ICUS Applauds FDA Modification of Boxed Warnings on Certain Ultrasound Contrast Agents; Cite Patient Benefit
- Category: Press Releases
- 27 October 2011
Washington, DC -- International Contrast Ultrasound Society (ICUS) today applauded the FDA’s decision to modify the U.S. product label for DEFINITY® Injectable Suspension, an ultrasound contrast agent. Ultrasound contrast agents are approved in the U.S. for cardiac imaging and do not expose patients to ionizing radiation.
ICUS, a cross-specialty society of international medical experts, filed a Citizen Petition with the FDA in September asking the agency to remove boxed warnings from ultrasound contrast agents, stating that the warnings deter use of a safe, inexpensive and radiation-free diagnostic imaging tool with potential life-saving benefits for patients.
“The FDA decision should lead to increased use of contrast, better imaging studies, better diagnosis for patients, and saved lives,” according to Dr. Michael Main, an expert in contrast ultrasound safety and Treasurer of ICUS. Main is a cardiologist and director of the echocardiography laboratory at Saint Luke’s Mid-America Heart Institute in Kansas City.
Main said that although the FDA’s current boxed warnings for ultrasound contrast agents are not warranted by safety data, the label modification for DEFINITY® “makes important incremental progress based on sound science that now more accurately reflects the risk benefit profile.”
"Based on all of the recent studies, without exception, we now know that ultrasound contrast agents are extremely safe and may be an excellent low cost alternative to other diagnostic procedures, including nuclear scans that expose patients to ionizing radiation," said Dr. Steven Feinstein, a cardiologist at Rush University Medical Center in Chicago and ICUS Co-President.
“The FDA’s action will reduce the chilling effect on use of ultrasound contrast agents,” Feinstein said.
“This will spare many patients from the cumulative effects of ionizing radiation that are inherent in certain alternative forms of diagnostic imaging, including SPECT and CT.” Ultrasound contrast agents do not expose patients to ionizing radiation, he said.
Feinstein said that by improving the clarity of front-line ultrasound scans, these contrast agents often help patients avoid more expensive and potentially riskier downstream testing. “The data shows that this can improve diagnostic accuracy while lowering overall healthcare costs,” he said.

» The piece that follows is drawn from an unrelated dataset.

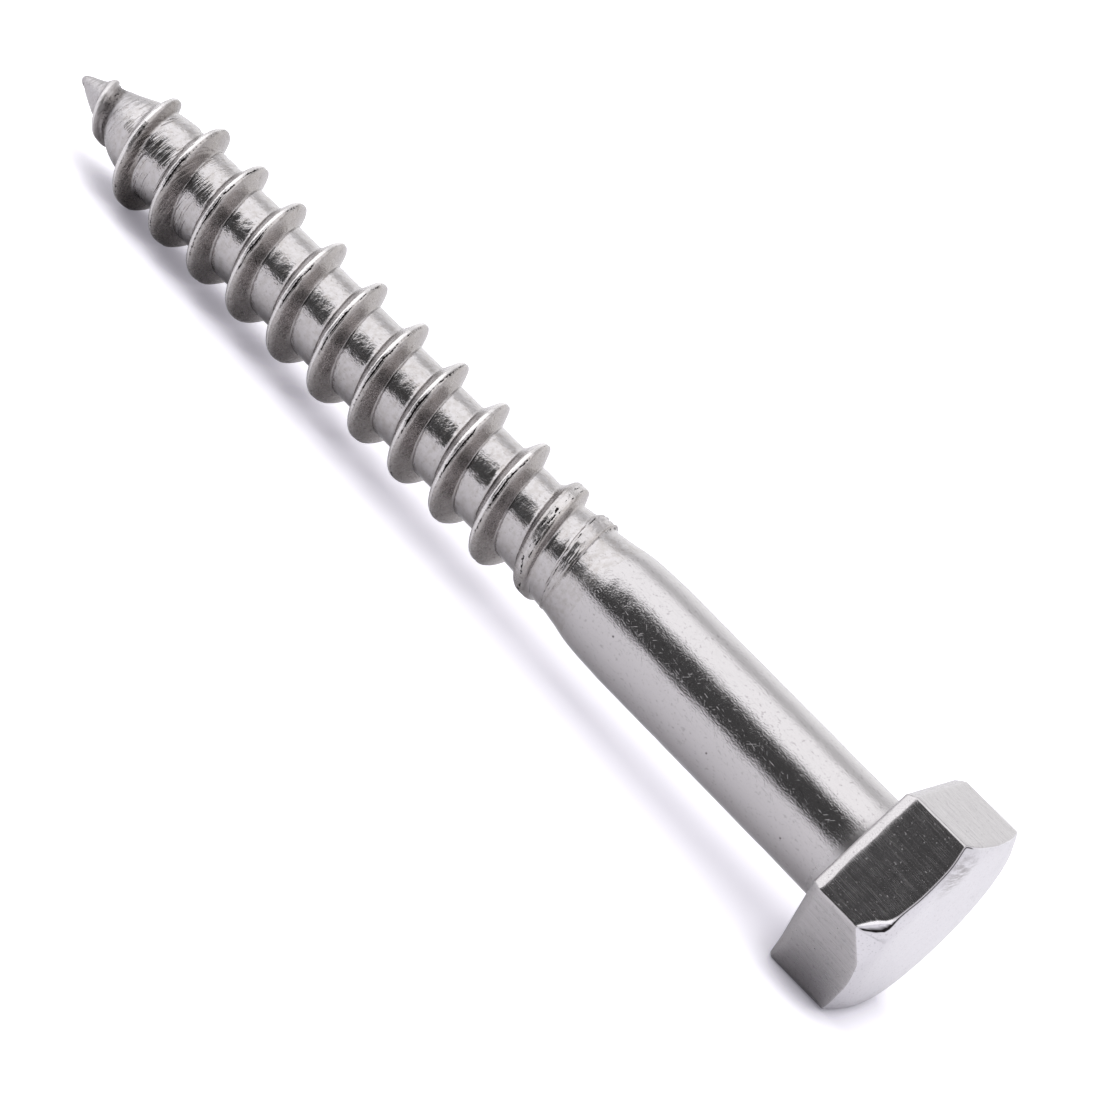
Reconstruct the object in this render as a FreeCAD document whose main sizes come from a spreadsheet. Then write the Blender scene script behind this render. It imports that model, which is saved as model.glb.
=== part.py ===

The DEFINITY® label change was made after the FDA reviewed a 2010 proposed label change application from Lantheus Medical Imaging. The new product label no longer requires 30 minutes of monitoring after drug administration and notes that serious cardiopulmonary reactions are uncommon.
ICUS has long held that, given the strong safety profile of ultrasound contrast agents, boxed warnings on these products are inconsistent with the FDA’s own standards for use of boxed warnings and stand in direct opposition to the FDA’s statutory responsibility to protect the health of the American public. The September ICUS Citizen Petition also noted the available body of new safety data does not warrant the most serious level of caution - the boxed warning.
ICUS, which has members in 59 countries, represents cardiologists, radiologists, and other physicians and imaging professionals who use CEUS imaging.